Wong, J. H. M., Zhang, H., & Chen, N. F. (2023). Modelling Inter-Rater Uncertainty in Spoken Language Assessment. IEEE/ACM Transactions on Audio, Speech, and Language Processing, 31, 2886–2898. https://doi.org/10.1109/taslp.2023.3297958
Abstract:
In a subjective task, such as Spoken Language Assessment (SLA), the reference scores provided by different human raters may vary. A collection of annotated scores from multiple raters can be interpreted as an expression of data uncertainty. Previous studies often treat SLA as classification or regression tasks, and train and evaluate models against scalar reference scores that were computed from the multiple rater scores, for example by majority voting. However, a scalar representation may not adequately capture information about uncertainty that is expressed by the multiple rater scores. This paper proposes to reformulate this subjective task as a distribution fitting problem, where the model should aim to emulate the uncertainty expressed by the multiple raters.
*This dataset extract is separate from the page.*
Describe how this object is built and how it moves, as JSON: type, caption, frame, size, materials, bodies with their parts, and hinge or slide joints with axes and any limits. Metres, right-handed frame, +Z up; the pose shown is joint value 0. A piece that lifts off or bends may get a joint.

Toward this aim, the model is trained and evaluated by computing a distance between the model's output posterior and the distribution of reference scores from the multiple raters. Different methods to infer a scalar score from the model's output posterior are also considered. This paper also proposes to improve the match between the model and the SLA task, by interpreting the model’s outputs as parameters of a beta density function, to capture both uncertainty and score monotonicity. Finally, ensemble combination is investigated and a novel combination method is proposed, to marginalise out model uncertainty from the combined output distribution. These approaches are evaluated on the speechocean762 dataset and an in-house Tamil dataset.